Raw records
▼▼▼

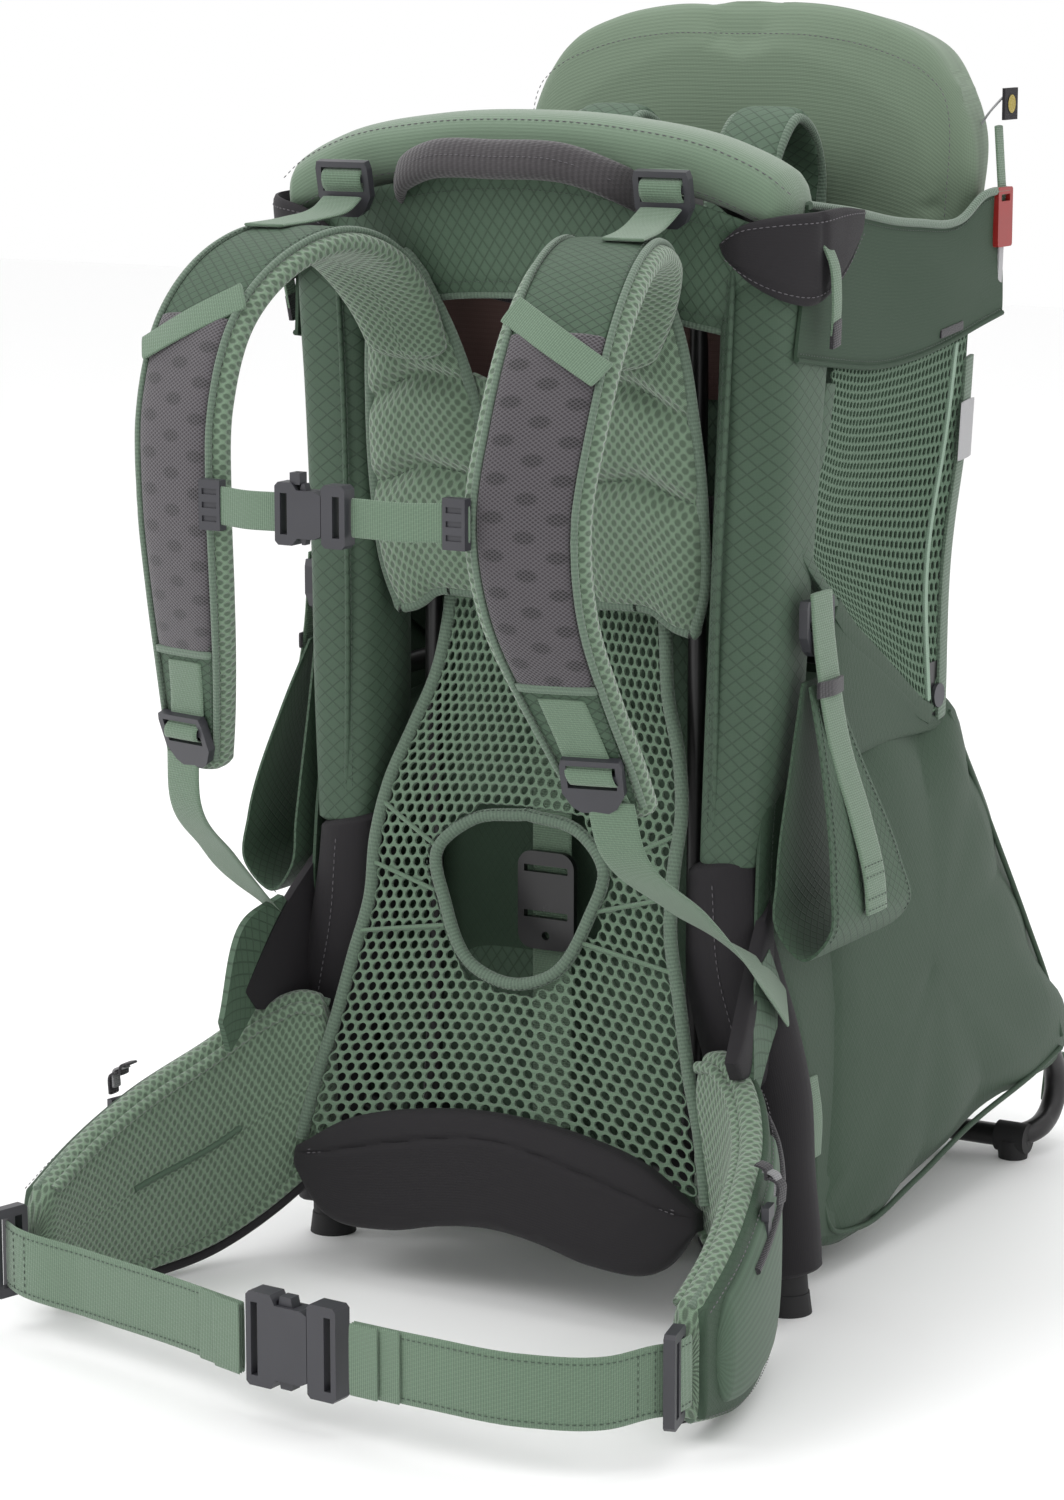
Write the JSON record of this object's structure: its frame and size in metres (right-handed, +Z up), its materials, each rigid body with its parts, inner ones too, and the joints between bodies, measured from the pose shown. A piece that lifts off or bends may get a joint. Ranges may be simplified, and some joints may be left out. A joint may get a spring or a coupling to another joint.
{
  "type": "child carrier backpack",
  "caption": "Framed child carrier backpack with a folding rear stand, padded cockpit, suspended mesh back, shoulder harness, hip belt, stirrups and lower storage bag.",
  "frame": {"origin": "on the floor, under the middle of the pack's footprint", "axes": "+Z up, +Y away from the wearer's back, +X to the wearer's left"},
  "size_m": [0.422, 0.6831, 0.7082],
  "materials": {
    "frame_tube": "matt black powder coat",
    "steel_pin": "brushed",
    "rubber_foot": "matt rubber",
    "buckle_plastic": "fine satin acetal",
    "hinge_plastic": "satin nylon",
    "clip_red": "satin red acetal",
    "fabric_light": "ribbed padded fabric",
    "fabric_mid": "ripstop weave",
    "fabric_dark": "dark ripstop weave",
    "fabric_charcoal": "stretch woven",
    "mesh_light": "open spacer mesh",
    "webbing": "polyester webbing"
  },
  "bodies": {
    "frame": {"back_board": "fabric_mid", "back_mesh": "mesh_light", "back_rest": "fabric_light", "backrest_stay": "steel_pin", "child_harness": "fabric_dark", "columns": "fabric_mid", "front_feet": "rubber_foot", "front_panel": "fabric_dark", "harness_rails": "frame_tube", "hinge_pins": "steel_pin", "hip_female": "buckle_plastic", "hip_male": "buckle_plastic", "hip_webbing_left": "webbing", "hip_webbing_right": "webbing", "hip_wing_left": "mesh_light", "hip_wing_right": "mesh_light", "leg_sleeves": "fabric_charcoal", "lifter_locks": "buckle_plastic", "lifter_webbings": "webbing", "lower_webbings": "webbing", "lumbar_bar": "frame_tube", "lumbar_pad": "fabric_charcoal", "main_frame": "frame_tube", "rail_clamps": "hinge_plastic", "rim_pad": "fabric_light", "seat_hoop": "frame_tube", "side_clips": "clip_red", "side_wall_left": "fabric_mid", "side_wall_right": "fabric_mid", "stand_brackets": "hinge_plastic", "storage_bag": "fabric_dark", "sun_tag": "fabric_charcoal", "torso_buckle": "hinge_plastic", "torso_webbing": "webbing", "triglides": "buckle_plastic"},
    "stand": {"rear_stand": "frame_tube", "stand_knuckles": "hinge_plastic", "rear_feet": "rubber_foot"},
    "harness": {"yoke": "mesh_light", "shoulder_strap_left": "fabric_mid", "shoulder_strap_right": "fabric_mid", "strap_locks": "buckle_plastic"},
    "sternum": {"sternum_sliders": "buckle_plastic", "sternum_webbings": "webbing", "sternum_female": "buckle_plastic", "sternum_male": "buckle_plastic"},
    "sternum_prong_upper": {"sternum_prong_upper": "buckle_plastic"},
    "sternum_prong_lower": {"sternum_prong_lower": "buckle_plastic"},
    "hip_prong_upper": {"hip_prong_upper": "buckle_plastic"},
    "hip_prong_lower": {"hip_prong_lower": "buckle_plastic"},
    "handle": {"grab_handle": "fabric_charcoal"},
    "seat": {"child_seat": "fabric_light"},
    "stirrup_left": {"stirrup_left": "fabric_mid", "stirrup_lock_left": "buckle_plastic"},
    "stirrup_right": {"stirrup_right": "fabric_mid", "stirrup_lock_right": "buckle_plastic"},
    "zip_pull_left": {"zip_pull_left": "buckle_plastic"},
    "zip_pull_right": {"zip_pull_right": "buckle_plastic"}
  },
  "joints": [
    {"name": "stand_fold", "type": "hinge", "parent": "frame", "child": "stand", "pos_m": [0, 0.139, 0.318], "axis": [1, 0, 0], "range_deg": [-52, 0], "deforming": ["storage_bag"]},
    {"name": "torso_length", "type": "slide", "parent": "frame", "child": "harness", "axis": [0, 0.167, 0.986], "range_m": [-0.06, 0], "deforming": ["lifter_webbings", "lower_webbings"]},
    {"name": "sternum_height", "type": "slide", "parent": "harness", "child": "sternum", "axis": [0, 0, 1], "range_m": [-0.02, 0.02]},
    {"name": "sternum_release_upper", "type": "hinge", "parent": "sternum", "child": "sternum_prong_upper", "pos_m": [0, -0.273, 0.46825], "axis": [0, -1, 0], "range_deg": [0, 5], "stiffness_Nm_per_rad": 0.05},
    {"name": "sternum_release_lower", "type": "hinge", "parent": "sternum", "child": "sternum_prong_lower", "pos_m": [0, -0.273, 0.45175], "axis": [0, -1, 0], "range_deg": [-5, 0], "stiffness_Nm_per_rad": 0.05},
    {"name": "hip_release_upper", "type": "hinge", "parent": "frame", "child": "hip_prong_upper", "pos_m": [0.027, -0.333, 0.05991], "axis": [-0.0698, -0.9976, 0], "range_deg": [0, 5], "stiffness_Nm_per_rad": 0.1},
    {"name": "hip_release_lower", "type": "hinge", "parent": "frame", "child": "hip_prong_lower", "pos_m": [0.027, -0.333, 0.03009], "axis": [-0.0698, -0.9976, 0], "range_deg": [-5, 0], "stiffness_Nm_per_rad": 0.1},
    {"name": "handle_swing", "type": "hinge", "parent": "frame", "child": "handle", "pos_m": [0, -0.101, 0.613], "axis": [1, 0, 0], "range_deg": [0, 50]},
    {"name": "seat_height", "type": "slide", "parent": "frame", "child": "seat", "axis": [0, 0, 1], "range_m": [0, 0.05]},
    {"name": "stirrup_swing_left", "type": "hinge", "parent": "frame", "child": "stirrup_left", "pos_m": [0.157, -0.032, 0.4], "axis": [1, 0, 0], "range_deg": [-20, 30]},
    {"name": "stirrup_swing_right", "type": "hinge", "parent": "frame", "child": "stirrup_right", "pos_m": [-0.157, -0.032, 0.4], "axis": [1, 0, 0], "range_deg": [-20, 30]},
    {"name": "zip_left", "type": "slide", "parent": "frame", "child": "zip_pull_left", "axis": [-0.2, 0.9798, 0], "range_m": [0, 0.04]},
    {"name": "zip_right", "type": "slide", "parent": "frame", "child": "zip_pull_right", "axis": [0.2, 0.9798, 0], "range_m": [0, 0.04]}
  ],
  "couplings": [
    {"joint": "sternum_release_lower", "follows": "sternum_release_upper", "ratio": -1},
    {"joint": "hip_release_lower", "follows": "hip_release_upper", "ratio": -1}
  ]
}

▲▲▲
▼▼▼

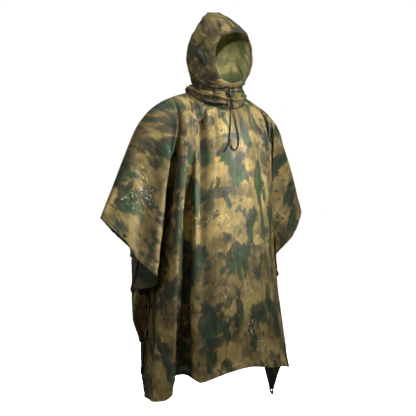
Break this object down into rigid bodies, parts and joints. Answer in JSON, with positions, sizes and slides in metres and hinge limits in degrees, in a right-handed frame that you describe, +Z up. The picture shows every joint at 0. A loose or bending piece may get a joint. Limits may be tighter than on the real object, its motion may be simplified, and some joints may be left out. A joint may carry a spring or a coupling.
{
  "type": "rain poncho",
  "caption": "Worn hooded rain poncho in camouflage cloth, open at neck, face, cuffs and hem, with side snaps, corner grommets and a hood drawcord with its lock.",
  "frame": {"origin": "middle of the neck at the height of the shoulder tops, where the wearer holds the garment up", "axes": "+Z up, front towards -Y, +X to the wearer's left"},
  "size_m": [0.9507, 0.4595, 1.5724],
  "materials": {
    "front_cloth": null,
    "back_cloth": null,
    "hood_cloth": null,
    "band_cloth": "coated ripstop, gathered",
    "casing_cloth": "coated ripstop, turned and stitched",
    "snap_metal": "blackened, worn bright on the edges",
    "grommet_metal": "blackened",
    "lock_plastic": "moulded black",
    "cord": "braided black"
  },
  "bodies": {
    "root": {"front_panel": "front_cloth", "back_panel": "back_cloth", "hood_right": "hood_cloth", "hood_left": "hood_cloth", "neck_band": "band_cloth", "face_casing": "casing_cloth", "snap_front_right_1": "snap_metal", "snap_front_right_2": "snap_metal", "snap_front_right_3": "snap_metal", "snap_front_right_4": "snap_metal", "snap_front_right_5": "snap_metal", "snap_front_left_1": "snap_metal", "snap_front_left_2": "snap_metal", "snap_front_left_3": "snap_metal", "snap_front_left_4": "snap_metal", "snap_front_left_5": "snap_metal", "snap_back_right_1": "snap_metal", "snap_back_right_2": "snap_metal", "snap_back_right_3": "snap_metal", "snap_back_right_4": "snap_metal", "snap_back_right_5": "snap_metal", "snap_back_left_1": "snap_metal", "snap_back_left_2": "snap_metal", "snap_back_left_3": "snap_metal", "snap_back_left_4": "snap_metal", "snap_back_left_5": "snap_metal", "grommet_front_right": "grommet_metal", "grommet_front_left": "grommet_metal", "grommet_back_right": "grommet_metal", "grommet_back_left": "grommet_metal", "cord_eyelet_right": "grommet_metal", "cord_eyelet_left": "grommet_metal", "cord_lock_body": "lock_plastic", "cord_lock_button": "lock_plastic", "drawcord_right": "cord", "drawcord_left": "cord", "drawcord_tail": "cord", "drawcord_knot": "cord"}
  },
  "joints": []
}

▲▲▲

• [What to produce]: Looking at the material above, count the lines that hold "with" and give the total alone.

• [Exercise response]: 4